Sorry for the confusion. I suppose that since my truck is stock height that either way would be about the same. Currently I am on the 4th link in the chain and the rear squats a significant amount more than the front (6" +/-).
 
Check your tire air pressures. I raised mine to 80psi and swayed really bad, and I have a Hensley. Dropped the pressure down to where I normally run and the sway dissappeared.
 
Tony,



Sorry to be slow responding. I've got a house full of kids, grandkids, and great-grandkids and my attention has been on them. Its great to have them here!!
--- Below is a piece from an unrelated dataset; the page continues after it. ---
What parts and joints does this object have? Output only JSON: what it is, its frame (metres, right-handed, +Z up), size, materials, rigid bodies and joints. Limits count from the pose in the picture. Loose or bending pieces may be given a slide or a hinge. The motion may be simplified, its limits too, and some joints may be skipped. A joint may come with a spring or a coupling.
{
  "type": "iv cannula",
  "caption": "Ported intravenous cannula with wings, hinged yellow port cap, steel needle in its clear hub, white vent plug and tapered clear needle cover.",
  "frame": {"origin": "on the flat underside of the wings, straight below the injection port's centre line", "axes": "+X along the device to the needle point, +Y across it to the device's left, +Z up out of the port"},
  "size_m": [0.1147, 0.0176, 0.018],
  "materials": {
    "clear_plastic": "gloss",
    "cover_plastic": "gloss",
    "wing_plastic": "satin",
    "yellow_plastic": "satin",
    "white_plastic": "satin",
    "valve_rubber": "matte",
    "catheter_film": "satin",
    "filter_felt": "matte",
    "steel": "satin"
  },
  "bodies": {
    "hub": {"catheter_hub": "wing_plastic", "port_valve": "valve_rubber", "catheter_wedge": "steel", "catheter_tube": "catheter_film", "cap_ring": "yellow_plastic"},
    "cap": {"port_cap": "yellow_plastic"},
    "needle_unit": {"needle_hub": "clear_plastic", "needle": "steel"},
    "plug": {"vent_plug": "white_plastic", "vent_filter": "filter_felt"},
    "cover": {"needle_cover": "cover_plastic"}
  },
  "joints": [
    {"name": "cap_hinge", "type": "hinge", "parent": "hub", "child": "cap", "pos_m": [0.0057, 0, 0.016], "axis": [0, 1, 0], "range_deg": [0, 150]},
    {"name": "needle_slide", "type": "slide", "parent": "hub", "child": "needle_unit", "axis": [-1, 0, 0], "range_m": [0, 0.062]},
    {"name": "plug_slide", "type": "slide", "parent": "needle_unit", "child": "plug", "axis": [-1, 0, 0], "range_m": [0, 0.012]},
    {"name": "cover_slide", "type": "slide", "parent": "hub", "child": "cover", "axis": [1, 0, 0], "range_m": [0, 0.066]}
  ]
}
Since I am far from expert in my towing ability I may not have been as clear as I should have been when I gave my above opinion. I've gone to the source that helped me solve my own dilemma several years ago. The source is a Trailer Life book by Bill Estes, The RV Handbook. I quote as follows:



PROPER HITCH ADJUSTMENT



Yet another important factor in tow vehicle/trailer stability is proper adjustment of a conventional load-distributing hitch. Proper adjustment means that the trailer is level and that the tow vehicle remains in the same attitude as before hitching. For example, if the tow vehicle was canted up at the rear before hitching, it should remain at that angle after hitching. . The concept of a properly operating load-distributing hitch is that it should distribute hitch weight to all axles of tow vehicle and trailer. To make certain that happens, follow these steps:



1. Measure the vehicle at reference points on front and rear bumpers with the vehicle loaded for travel, but prior to hitching.
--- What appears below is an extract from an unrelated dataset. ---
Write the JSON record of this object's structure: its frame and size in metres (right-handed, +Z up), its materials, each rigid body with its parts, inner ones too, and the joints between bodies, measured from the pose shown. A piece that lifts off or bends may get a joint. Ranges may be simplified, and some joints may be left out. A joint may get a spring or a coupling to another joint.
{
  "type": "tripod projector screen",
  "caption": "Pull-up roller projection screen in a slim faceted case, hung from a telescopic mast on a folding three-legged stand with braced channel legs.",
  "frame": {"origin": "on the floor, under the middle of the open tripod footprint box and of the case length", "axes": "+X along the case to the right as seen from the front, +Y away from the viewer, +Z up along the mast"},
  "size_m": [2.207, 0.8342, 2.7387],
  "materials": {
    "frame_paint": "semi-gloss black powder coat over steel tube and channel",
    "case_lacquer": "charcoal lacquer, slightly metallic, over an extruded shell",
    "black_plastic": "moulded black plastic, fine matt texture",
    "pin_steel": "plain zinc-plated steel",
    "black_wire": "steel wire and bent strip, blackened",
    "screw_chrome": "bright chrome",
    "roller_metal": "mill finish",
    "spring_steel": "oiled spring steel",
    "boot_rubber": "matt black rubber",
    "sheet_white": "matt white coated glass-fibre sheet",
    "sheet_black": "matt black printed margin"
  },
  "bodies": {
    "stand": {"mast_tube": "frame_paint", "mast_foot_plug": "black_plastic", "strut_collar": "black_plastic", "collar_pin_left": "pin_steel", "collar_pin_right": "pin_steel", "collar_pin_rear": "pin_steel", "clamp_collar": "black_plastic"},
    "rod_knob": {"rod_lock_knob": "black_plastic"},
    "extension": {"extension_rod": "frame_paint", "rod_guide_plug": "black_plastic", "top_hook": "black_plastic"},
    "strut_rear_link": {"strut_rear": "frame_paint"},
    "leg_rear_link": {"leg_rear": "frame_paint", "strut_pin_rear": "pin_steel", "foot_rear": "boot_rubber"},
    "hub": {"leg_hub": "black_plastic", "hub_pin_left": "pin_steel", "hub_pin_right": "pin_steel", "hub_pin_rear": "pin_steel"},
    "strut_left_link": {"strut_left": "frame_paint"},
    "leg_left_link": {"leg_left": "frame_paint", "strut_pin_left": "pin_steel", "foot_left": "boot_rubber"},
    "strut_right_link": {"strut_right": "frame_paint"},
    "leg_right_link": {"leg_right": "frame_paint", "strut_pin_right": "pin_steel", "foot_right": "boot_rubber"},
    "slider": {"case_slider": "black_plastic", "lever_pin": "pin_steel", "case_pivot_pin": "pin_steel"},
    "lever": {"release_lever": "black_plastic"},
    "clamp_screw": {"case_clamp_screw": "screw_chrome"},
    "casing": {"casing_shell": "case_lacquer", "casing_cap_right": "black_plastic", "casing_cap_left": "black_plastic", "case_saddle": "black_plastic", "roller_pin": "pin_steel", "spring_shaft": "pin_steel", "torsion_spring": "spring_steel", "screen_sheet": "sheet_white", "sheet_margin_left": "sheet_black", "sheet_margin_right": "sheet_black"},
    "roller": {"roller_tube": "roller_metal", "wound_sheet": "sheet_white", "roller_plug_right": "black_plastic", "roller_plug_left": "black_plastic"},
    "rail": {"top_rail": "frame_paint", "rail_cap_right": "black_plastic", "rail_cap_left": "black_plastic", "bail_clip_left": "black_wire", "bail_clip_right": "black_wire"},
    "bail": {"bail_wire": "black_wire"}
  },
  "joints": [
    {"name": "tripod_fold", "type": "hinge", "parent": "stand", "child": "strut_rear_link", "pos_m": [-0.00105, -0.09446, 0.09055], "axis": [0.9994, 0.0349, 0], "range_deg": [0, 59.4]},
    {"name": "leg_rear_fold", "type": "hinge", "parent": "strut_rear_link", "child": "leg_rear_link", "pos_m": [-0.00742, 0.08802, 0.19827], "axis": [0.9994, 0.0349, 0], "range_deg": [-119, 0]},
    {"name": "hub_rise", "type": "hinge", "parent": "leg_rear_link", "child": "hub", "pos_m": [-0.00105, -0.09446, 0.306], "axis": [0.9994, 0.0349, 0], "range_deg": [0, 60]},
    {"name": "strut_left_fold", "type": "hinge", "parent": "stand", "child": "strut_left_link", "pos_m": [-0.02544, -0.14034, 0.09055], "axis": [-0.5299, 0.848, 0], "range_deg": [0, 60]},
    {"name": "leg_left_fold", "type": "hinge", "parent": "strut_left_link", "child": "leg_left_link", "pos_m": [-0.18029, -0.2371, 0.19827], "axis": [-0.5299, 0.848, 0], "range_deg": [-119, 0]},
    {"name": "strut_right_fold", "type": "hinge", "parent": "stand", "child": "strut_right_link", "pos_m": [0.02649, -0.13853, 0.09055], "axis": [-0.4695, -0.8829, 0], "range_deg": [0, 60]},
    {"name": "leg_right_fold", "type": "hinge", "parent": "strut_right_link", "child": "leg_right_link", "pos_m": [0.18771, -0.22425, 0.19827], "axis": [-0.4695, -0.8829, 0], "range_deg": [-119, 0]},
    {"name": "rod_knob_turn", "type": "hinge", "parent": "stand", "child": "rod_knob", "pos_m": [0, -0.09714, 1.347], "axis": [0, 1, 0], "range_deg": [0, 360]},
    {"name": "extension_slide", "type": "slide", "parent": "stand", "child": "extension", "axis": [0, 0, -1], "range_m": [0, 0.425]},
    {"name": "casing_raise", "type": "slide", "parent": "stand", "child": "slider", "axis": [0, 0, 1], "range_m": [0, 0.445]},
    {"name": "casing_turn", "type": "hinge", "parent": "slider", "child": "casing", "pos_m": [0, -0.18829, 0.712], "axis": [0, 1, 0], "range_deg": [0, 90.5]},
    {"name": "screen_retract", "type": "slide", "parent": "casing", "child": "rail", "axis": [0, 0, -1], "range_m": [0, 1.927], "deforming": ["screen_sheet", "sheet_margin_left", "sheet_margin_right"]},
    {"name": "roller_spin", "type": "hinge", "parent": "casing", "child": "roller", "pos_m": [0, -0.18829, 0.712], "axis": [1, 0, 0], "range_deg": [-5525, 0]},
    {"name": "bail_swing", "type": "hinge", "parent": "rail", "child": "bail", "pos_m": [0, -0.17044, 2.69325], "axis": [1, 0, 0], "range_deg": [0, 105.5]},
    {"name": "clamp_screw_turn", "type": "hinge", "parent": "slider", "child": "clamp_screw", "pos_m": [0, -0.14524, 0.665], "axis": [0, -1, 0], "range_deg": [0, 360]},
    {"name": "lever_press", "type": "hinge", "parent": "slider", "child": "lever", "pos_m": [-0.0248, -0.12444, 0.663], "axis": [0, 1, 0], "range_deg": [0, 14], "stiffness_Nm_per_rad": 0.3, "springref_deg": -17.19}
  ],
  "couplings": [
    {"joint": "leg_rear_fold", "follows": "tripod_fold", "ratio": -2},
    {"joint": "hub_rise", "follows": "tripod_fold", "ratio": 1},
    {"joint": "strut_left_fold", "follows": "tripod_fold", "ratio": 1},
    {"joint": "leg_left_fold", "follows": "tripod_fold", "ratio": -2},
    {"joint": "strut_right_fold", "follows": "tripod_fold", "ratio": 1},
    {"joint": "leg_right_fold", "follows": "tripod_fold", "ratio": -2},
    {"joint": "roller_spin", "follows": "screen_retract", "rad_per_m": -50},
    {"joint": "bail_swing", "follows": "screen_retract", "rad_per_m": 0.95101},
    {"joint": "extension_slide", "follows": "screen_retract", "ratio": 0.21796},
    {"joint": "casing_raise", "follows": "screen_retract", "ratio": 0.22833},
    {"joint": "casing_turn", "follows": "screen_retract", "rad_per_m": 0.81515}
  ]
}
2. Hitch the trailer and adjust the spring-bar tension so the weight appears to have been added to the front as well as the rear of the tow vehicle.



3. Remeasure the front and rear reference points. If, for example, the rear of the vehicle has dropped one inch and the front has only dropped one-quarter inch, add more tension to the spring bars, which will raise the rear and lower the front. Continue adjusting until the measurements are approximately the same. If a discrepancy is unavoidable, the rear of the vehicle should drop slightly more than the front.



If the spring bars cannot be adjusted tight enough to achieve similar or identical vehicle height reduction, stiffer spring bars may be needed. The spring bars should be rated for at least the amount of the hitch weight of the trailer, plus about 200 pounds if the tow vehicle is softly sprung. If after proper adjustment of tow vehicle attitude is achieved, the trailer is not level, the ball mount should be raised or lowered. Adjustable ball mounts permit ball height adjustment. If the ball mount is welded to the shank, replace it with an adjustable ball mount. Quoted from The RV Handbook by Bill Estes, Copyright 1991; a Trailer Life Book



Hope this helps.



Gene
 
Yes, it does, thank you. I think I need to adjust the angle of the (I don't know that actual terms of the hitch parts) platform that the ball sits on independent of the L-shaped insert. If I tighten my bars anymore, they will hit the the A-frame of the trailer.